Solar panels require practically no maintenance. They have no moving parts. Snow doesn’t have to be removed; it usually slides quickly and easily off of the sloped, smooth panels. The life span of the panels (during which they will produce at least 80% of their initial output) is about 25 years, which is similar to the lifespan of a typical roof. The micro inverters also have a lifespan of about 25 years; these ensure that even if one panel is shaded or covered with snow, those that remain unobstructed can still produce their peak power.
 
What happens when the sun isn’t shining? How could solar panels possibly continue to supply power at night, or on cloudy days, or in the winter when snow covers the roof? Well, they can’t — but that’s OK! Our power will still flow reliably, without a hitch. Here’s how that will work.
 
Our solar energy installation will tie into the power grid. During sunny days, we will generate more power than we need. We will feed this extra power back into the grid, thereby earning credits from the power company. At night, or on cloudy or snowy days, the power company will supply us just as it does today — except that instead of paying them money, we’ll just pay them with the credits that we earned from the excess power that we generated during sunny periods. Averaged over the year, our solar panels will therefore be responsible for 96% of our total usage. In effect, we will be using the power company as a big battery.
 
Someday, we may be able to use actual batteries to store excess power. That will certainly be useful during power outages! However, such batteries are more expensive than they are worth today, so we will have to wait a few years for the technology to become cheaper before we explore that option. 
 
If you want more details about exactly how a solar energy system works, this article is a good resource: https://us.sunpower.com/blog/2017/10/25/how-does-solar-energy-work/.
 
Why Go Solar?

Your Green Team is excited about the prospect of joining other congregations in the Hudson River Presbytery who are going solar. We see several significant benefits to doing so:
 

  • Thanks to various subsidies and incentives (which expire in the next few years) going solar is surprisingly affordable and will almost certainly produce financial savings for the church over the lifetime of the panels. More details will be provided about the financial costs and benefits once the church leadership has had an opportunity to review them. In the meantime, it is safe to say that should FPCY go solar, we will spend the same amount or less than we do currently on our electrical energy needs, and all of that money will go toward renewable energy instead of fossil fuels (which ultimately cost us more in the long run in terms of environmental damage and instability).
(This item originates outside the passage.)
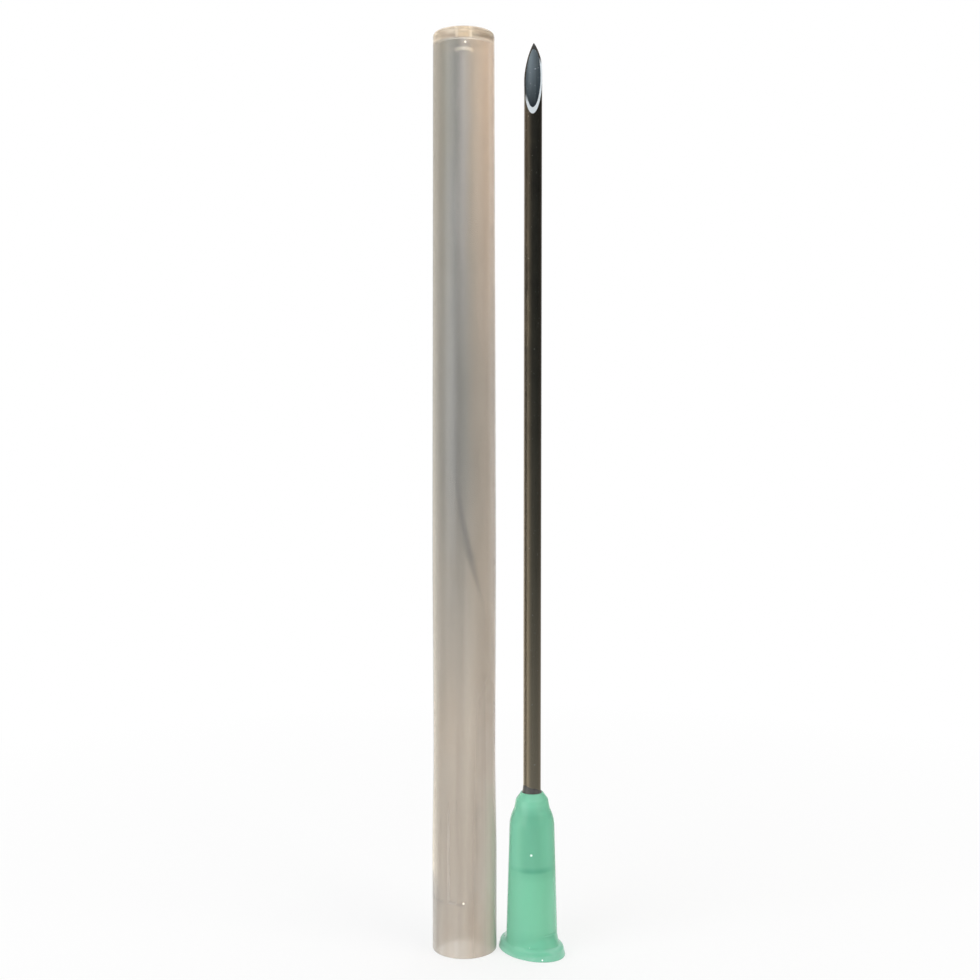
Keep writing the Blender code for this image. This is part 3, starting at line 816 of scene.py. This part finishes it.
def make_sheath():
    """The sheath: gate well, outer skin, mouth, ledge, ribs, and the stud round the gate well."""
    top = SHEATH_TOP_Z
    edge_z = top - SHEATH_TOP_EDGE
    gate_floor_z = STUD_END_Z + GATE_WALL
    outline = [(0.0, gate_floor_z), (GATE_RADIUS * 0.8, gate_floor_z)]
    outline += [(GATE_RADIUS * 0.9, gate_floor_z + GATE_FLOOR_EDGE)]
    outline += broken(GATE_RADIUS, top, GATE_LIP)
    outline += arc(SHEATH_TOP_RADIUS - SHEATH_TOP_EDGE, edge_z, SHEATH_TOP_EDGE, 90, 0, 10)
    outline += followed(sheath_outer, edge_z, WAIST_Z, SHEATH_ROWS)[1:]
    outline += followed(sheath_outer, WAIST_Z, MOUTH_BAND_Z, WAIST_ROWS)[1:]
    band = [(SHEATH_MOUTH_RADIUS, MOUTH_BAND_Z), (SHEATH_MOUTH_RADIUS, MOUTH_EDGE)]
    outline += filled_in(band, MOUTH_BAND_ROW)[1:]
    outline += arc(SHEATH_MOUTH_RADIUS - MOUTH_EDGE, MOUTH_EDGE, MOUTH_EDGE, 0, -90, 5)[1:]
    outline += [(MOUTH_BORE_RADIUS + MOUTH_LEAD_WIDTH, 0.0), (MOUTH_BORE_RADIUS, MOUTH_LEAD_DEPTH)]
    outline += [(MOUTH_BORE_RADIUS, MOUTH_DEPTH - LEDGE_DROP)]
    outline += [(sheath_inner(MOUTH_DEPTH) + LEDGE_GAP, MOUTH_DEPTH - LEDGE_EDGE)]
    outline += followed(sheath_inner, MOUTH_DEPTH, RIB_ROWS_TOP_Z, RIB_ROWS)
    outline += followed(sheath_inner, RIB_ROWS_TOP_Z, CEILING_Z - SHEATH_CORNER, SHEATH_ROWS)[1:]
    corner_radius = sheath_inner(CEILING_Z) - SHEATH_CORNER
    outline += arc(corner_radius, CEILING_Z - SHEATH_CORNER, SHEATH_CORNER, 0, 90, 6)[1:]
    outline += [(STUD_RADIUS + STUD_EDGE, CEILING_Z), (STUD_RADIUS, CEILING_Z - STUD_EDGE)]
    outline += arc(STUD_RADIUS - SHEATH_CORNER, STUD_END_Z + SHEATH_CORNER, SHEATH_CORNER, 0, -90, 6)
    outline += [(0.0, STUD_END_Z)]
    work = spun(outline, SHEATH_STEPS, False)
    pitch = math.tau / RIB_COUNT
    for vert in work.verts:
        reach = math.hypot(vert.co.x, vert.co.y)
        z = vert.co.z
        if not MOUTH_DEPTH - 1e-6 <= z <= RIB_TOP_Z or reach > sheath_outer(z) - SHEATH_WALL / 2:
            continue
        heading = math.atan2(vert.co.y, vert.co.x)
        off = abs((heading + pitch / 2) % pitch - pitch / 2) * RIB_BORE_RADIUS
        stand = held((RIB_WIDTH / 2 + RIB_FLANK / 2 - off) / RIB_FLANK)
        runout = held((RIB_TOP_Z - z) / (RIB_TOP_Z - RIB_RUNOUT_Z))
        start = min(1.0, (z - MOUTH_DEPTH) / RIB_START + RIB_START_SHARE)
        bore = sheath_inner(z)
        wanted = bore - (bore - RIB_BORE_RADIUS) * stand * runout * start
        vert.co.x *= wanted / reach
        vert.co.y *= wanted / reach
    return finished(work, "sheath_moulding", SHEATH_FOOT,
                    [milky_moulding()], "sheath", sharp=SHEATH_SHARP)


def stage_light_path(tree):
    """A 1 wherever the camera, a mirror or a see-through surface looks."""
    path = tree.nodes.new("ShaderNodeLightPath")
    total = path.outputs["Is Camera Ray"]
    for name in ("Is Glossy Ray", "Is Transmission Ray"):
        add = tree.nodes.new("ShaderNodeMath")
        add.operation = "ADD"
        add.use_clamp = True
        tree.links.new(total, add.inputs[0])
        tree.links.new(path.outputs[name], add.inputs[1])
        total = add.outputs[0]
    return total


def make_world():
    """A soft grey room that looks plain white."""
    world = bpy.data.worlds.new("white_room")
    bpy.context.scene.world = world
    world.use_nodes = True
    tree = world.node_tree
    room = tree.nodes["Background"]
    room.inputs["Color"].default_value = ROOM_COLOUR
    room.inputs["Strength"].default_value = ROOM_STRENGTH
    white = tree.nodes.new("ShaderNodeBackground")
    white.inputs["Color"].default_value = WHITE
    white.inputs["Strength"].default_value = 1.0
    join_shaders(tree, stage_light_path(tree), room, white, "World Output")


def make_floor():
    """A pale floor: it keeps the shadow near the object and turns to plain white further off."""
    work = bmesh.new()
    bmesh.ops.create_circle(work, cap_ends=True, radius=FLOOR_RADIUS, segments=FLOOR_STEPS)
    mesh = mesh_from(work, "floor")
    floor = put("floor", mesh)
    n = Nodes("pale_floor")
    n.set(base=FLOOR_COLOUR, rough=0.9, specular=0.1)
    white = n.add("ShaderNodeEmission")
    length = n.add("ShaderNodeVectorMath", operation="LENGTH")
    n.link(n.coord, length.inputs[0])
    fade = n.span(length.outputs["Value"], FLOOR_FADE_START, FLOOR_FADE_END, FLOOR_WHITE_SHARE, 1.0)
    join_shaders(n.tree, n.times(stage_light_path(n.tree), fade), n.shader, white, "Material Output")
    mesh.materials.append(n.mat)


def make_lamps():
    """Three soft lamps. Gloss doesn't see them, only the bowl."""
    for name, place, width, height, watts, colour in LAMPS:
        data = bpy.data.lights.new(name, "AREA")
        data.shape = "RECTANGLE"
        data.size = width
        data.size_y = height
        data.energy = watts
        data.color = colour
        lamp = put(name, data)
        lamp.location = place
        lamp.rotation_euler = (LAMP_TARGET - Vector(place)).to_track_quat("-Z", "Y").to_euler()
        lamp.visible_glossy = False


def make_reflector():
    """A bowl of light, open behind, that only gloss sees: bright and warm at the back left, nearly
    black from the front round to the right, grey at the back right, and cool white at its rim."""
    work, verts, edges = drawn(BOWL_OUTLINE)
    start = Matrix.Rotation(VIEW_HEADING - BOWL_HALF, 3, "Z")
    bmesh.ops.rotate(work, verts=verts, cent=(0, 0, 0), matrix=start)
    bmesh.ops.spin(work, geom=verts + edges, cent=(0, 0, 0), axis=(0, 0, 1),
                   angle=2 * BOWL_HALF, steps=BOWL_STEPS)
    mesh = mesh_from(work, "reflector")
    bowl = put("reflector", mesh)
    n = Nodes("reflector")
    x, y, z = n.parts(n.centred((0, 0, 0), turn=-VIEW_HEADING))
    heading = n.maths("ARCTAN2", y, x)
    shade = n.ramp(n.span(heading, -math.pi, math.pi), BOWL_SHADES)
    shade = n.mix(n.span(z, 0.001, 0.012, 0.15, 0.0), shade, BOWL_FOOT_COLOUR)
    shade = n.mix(n.span(z, 0.48, 0.60), shade, BOWL_RIM_COLOUR)
    light = n.add("ShaderNodeEmission")
    n.link(shade, light.inputs["Color"])
    n.link(n.span(z, 0.02, 0.20, BOWL_LOW_STRENGTH, BOWL_HIGH_STRENGTH), light.inputs["Strength"])
    n.link(light.outputs[0], n.tree.nodes["Material Output"].inputs["Surface"])
    n.tree.nodes.remove(n.shader)
    mesh.materials.append(n.mat)
    bowl.visible_camera = False
    bowl.visible_diffuse = False
    bowl.visible_transmission = False
    bowl.visible_shadow = False
    bowl.visible_volume_scatter = False


def make_camera():
    data = bpy.data.cameras.new("camera")
    data.lens = LENS
    data.sensor_width = SENSOR_WIDTH
    data.clip_start = CLIP_START
    camera = put("camera", data)
    camera.location = EYE
    camera.rotation_euler = (TARGET - EYE).to_track_quat("-Z", "Y").to_euler()
    bpy.context.scene.camera = camera


make_camera()
make_world()
make_floor()
make_lamps()
make_reflector()
make_tube()
make_hub()
make_glue()
make_sheath()
bpy.context.scene.view_settings.view_transform = "Standard"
  • Solarizing is a good way to live one of our core values as a Green Faith congregation – being good stewards of the Earth. One way to think about this is: For every year we rely primarily on solar energy, we will be keeping as much carbon out of the atmosphere as 42 acres of forest. Alternatively, we will be saving the equivalent of 87,000 miles worth of CO2 emissions from a car.
  • We will be a leading light for our community. People driving past our church on routes 202 or 132 may notice the panels on the roof of our Christian Education building (again, nothing would be installed on the sanctuary). When they see those panels, they will learn something about our values as people of faith seeking to be good stewards of God’s gifts and God’s earth. They might even be inspired to go to solar themselves. Perhaps they will also be inspired to explore the church community which congregates beneath those solar panels and puts its faith into action in such a visible way.